É seguindo essa trajetória que se desenrola a narrativa de Apolônio de Carvalho, num texto em que a reafirmação do antigo sonho socialista não se fecha ao espírito crítico sobre as posições políticas de partidos e tendências da esquerda, nem às suas próprias posturas individuais, diversas vezes classificadas como marcadas pelo dogmatismo e a confiança cega nas instâncias partidárias superiores.

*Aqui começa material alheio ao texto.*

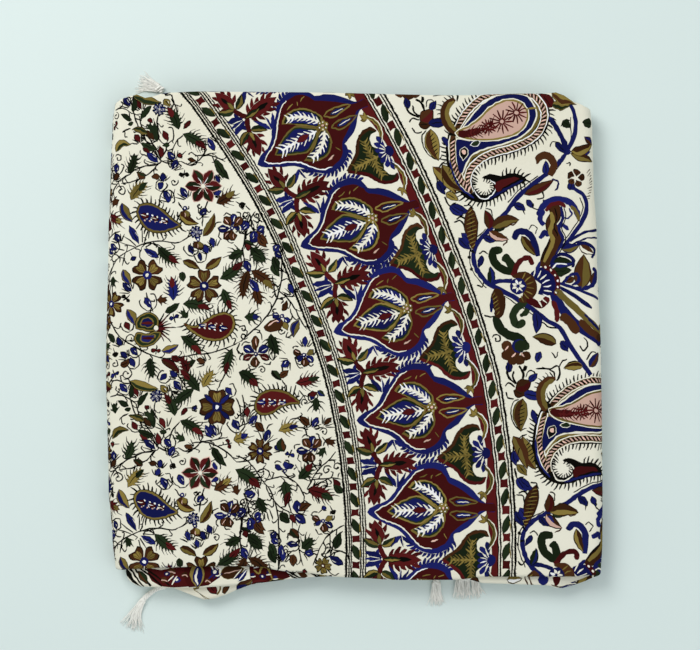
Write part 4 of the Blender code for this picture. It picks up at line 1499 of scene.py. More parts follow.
# centre, radius, petals, first petal's angle, dye, streak, heart
FIELD_FLOWERS = [
    ((147, 275), 16, 4, 45, "brown", "ochre", "blue"), ((204, 286), 17, 5, -90, "brown", "ochre", "blue"),
    ((217, 407), 18, 4, 0, "brown", "ochre", "blue"), ((110, 304), 13, 5, 20, "brown", "ochre", "blue"),
    ((260, 451), 12.5, 6, 30, "brown", "ochre", "blue"), ((156, 396), 6, 5, 0, "blue", "cream", None),
    ((323, 566), 8, 5, 10, "ochre", "brown", "brown"), ((196, 232), 6, 5, 0, "blue", "cream", None),
]
STAR_CENTRE = (203, 186)

# outline, dye, dye of the core
BOTEHS = [
    ([(181, 225.5), (173, 219), (166, 212.5), (158, 206.5), (148, 203), (139.5, 205), (136.5, 212),
      (139, 220), (145, 228), (153, 232), (162, 232.5), (171, 230)], "blue", "burgundy"),
    ([(300, 403), (292, 395), (282, 390.5), (271, 389.5), (261, 393), (256, 399.5), (254.5, 407),
      (258, 413.5), (266, 415), (274, 412.5), (281, 407.5), (290, 404.5)], "burgundy", "blue"),
    ([(184, 323.5), (193, 326), (200, 324), (207, 319), (215, 314.5), (224, 312.5), (232, 315.5),
      (235, 323), (232, 332), (225, 338.5), (215, 341), (204, 339), (195, 334), (188, 329)], "burgundy",
     "blue"),
]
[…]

O Vale a Pena Sonhar sugere vários roteiros. Um deles é o da história de amor entre Apolônio e Rennée, sua companheira, pertencente a uma família de comunistas franceses, atuante na juventude comunista e na resistência ao nazi-fascismo. Eles se conheceram dm 1942, connstruiram um amor nas trincheiras, firmaram-se como casal, tiveram o primeiro filho durante a segunda guerra mundial e escreveram uma história de conciliação entre a luta popular e o leito copular.

As memórias de Apolônio de Crvalho, hoje com 85 anos, passam uma atmosfera de objetividade e viço que constitue uma difícil linha divisória entre o tom bombástico e apologético das “testemunhasde Jeová” da política e a cantilena sado-masoquista dos socialistas ou ex-socialistas globalizados e desencantados.